When the search engines, social media, and other algorithmic relevance recommendation engines first arose, media executives affected by cognitive bias towards Mass Media dismissed these Individuated Media services as somehow merely ancillary or supplemental to Mass Media websites: as new services on which consumers could find, discuss, or post about what the Mass Media was providing. Why the Mass Media industries ‘digital’ executives were too obtuse or dimwitted not to perceive the competitive advantage mass individuation created will be a topic discussed at these industries’ funerals.
The Mass Media ‘digital’ executives have seen their industries massacred by competition from the Individuated Media companies. Yet they still fail to adopt the wildly successful advantage of individuation. As I described in my May 12th/25th newsletter, the costs of the computer-mediated individuation technologies dropped to the point that any Mass Media company can now begin to individuate products or services. I fully expect that the Mass Media ‘digital’ executives will continue to braindead and staggeringly zombie-like failure to take advantage of it.

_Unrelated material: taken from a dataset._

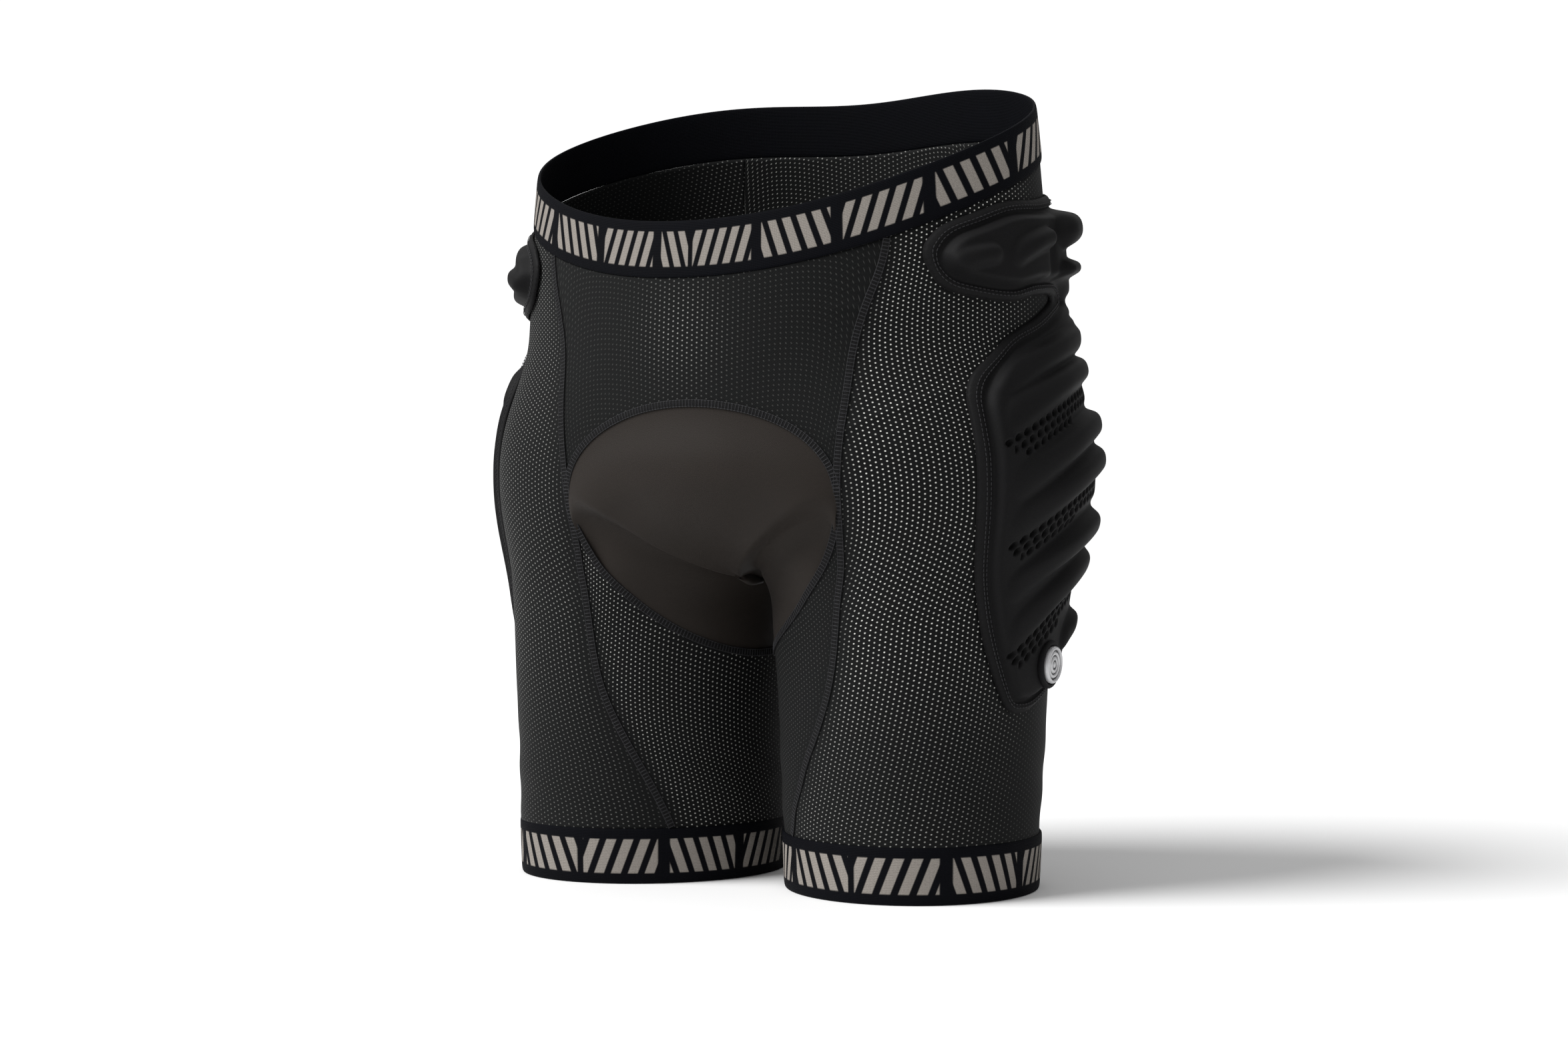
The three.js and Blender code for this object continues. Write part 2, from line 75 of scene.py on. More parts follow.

I shouldn’t blame solely them. Mass media editors and journalists bewail their companies’ grave declines. Yet lack of individuation is a product problem. The high priests of Mass Media production in newsrooms are like the medieval monks in 15th Century scriptoria whose bible copying businesses were being devastated by the bible printing technology of Johannes Gutenberg’s new printing press. The monks refused to adopt the new technologies themselves; strove to find ways to continue doing things the old ways; and within 30 to 50 years disappeared from history. Today’s editors and journalists who bewail their enterprises’ grave declines because they haven’t adopted the newer and demonstrably more successful technologies, will go that way, too.